Chemical warehousing

Warehousing is too often seen as a comparatively low risk activity compared with chemical manufacture, but the incidents when they come can be expensive, attract much adverse publicity for the industry, and have readily avoidable causes. An HSE study of the most costly accidents in the chemical industry in the 20 years following Flixborough found that 6 of the top 20 were associated with fires at chemical warehoues. They produce comparatively few casualties but it is hard to give any convincing reassurance to people who live nearby about the hazards of short term exposure to smoke coming off a fire from a warehouse filled with diverse chemicals.

See separate page on storage of ammonium nitrate, and the explosion risk.This page is provides information and comment about the hazards and notable incidents including the recent explosion at West, Texas

Large fires in chemical warehouses are difficult for the fire brigade to tackle, because of the risk of missiles, explosions, smoke holding unknown hazards, and materials that need special methods of fire fighting.

In Scotland this issue is recognised, and a storage building for most types of hazardous chemicals is limited to a compartment size of 1000m2, or 2000m2 if it is sprinklered.

The English Building Regulations make no such distinction, and the compartment size limits are the same for storing sand, steel bars, and complex mixtures of dangerous chemicals. You are allowed a compartment size of 20,000m2 for an unsprinklered building up to 18m high, with no limit at all if the building is sprinklered.

Alan was responsible for producing current guidance on this subject, booklet HSG 71, and has promoted research into optimising the fire protection precautions where mixtures of chemicals with different hazards are stored.

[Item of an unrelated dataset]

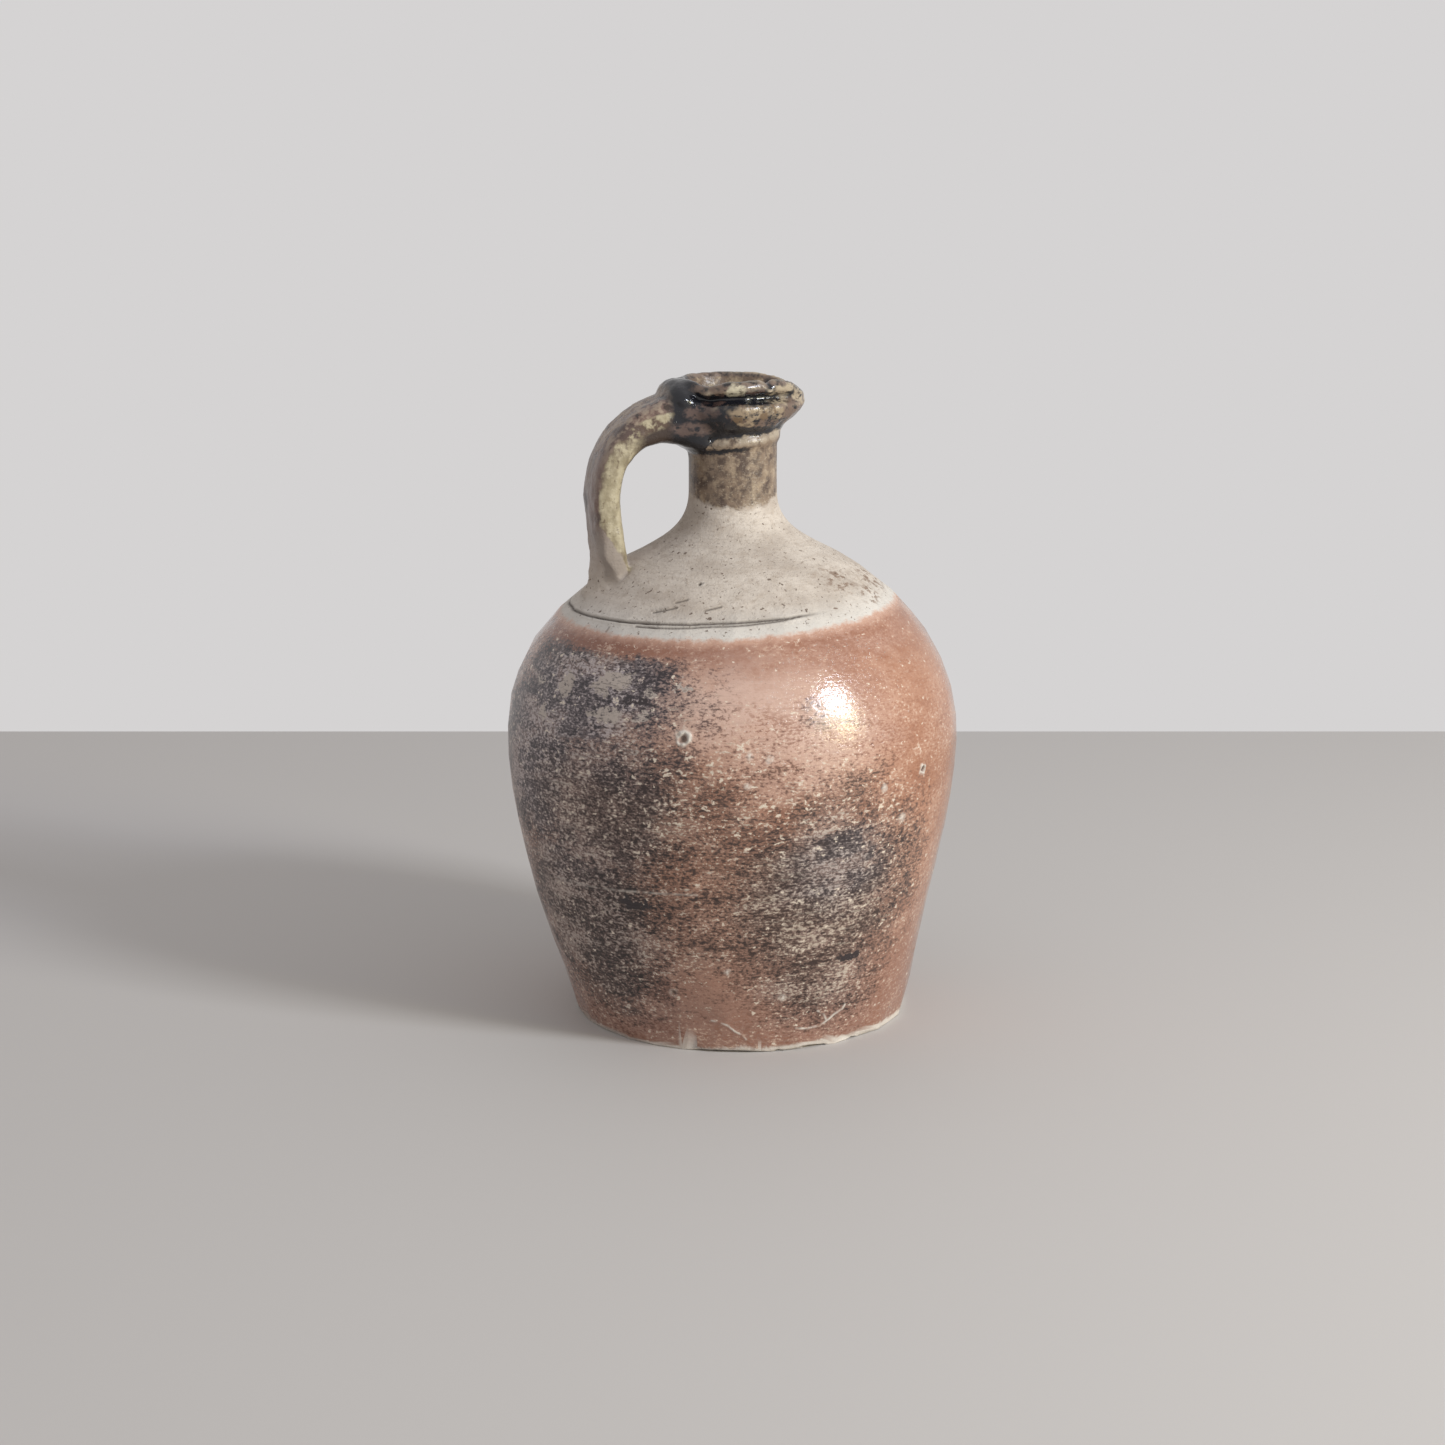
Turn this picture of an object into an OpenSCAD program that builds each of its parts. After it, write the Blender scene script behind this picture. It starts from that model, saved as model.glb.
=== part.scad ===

The table below from HSG71 which sets out recommendations for segregating in storage different classes of dangerous chemicals has been adopted outside the UK.

hsg71table

Below is the scene after BDH burnt out their fine chemical warehouse near Poole. This dates from 1988. They had an enormous range of products on site, but inadequate records of old stock. Fire spread between fire compartments by a rocketing drum going through the roof. Missiles from the fire spread 50m, there was off site damage to 100m and 2700 people were evacuated from the vicinity.

BDH

bdh1

Allied Colloids burnt out a large warehouse in 1992. The fire was initiated by storage of a heat sensitive material (AZDN) in the peroxide store, which had live steam pipes in it. Fire compartmentation was lost, when an internal door was opened at the wrong moment. The fire spread to chemical containers stored near the warehouse. The site had received 122 visits over the previous 5 years by HSE inspectors, but no one had looked at the warehouse. The company too, seemed to see it as low risk; of the 125 staff in logistics, none were trained in chemistry or safety.

1982 was a year with two notable fires at chemical warehouses. B & R Hauliers in Salford moved gradually into storing chemicals from general goods, without understanding the new risks. The area had a known problem of vandalism and arson, but the building had no automatic fire detection system. In a large compartment (2400m2) they stored dangerous goods and foodstuffs. A stack of sodium chlorate exploded early during the fire, causing damage to neighbouring buildings up to 400m away. The warehouse held 29t of chlorate, and 4t of sodium nitrate at the time.

The hazards of sodium chlorate had been fully recognised after a fire and explosion at Braehead Container Bay, Renfrew in January 1977. They had 2 stacks of sodium chlorate with a stock of 67t. Five explosions were reported, producing extensive damage at 760m. After that event a trawl through the records found 5 previous explosion incidents in the UK going back to 1899. We learn very slowly, but almost all sodium chlorate is now handled in a form diluted with inert material.

The other notable warehouse fire in 1982 was at the premises of Universal Freight at Woodkirk in West Yorkshire. There were no explosions, but it involved 150,000 litres of the herbicides paraquat and diquat. There was also a stock of 20t of timber pallets, to provide a ready source of fuel, and a caravan inside the building served as an office. This incident caused widespread contamination of watercourses.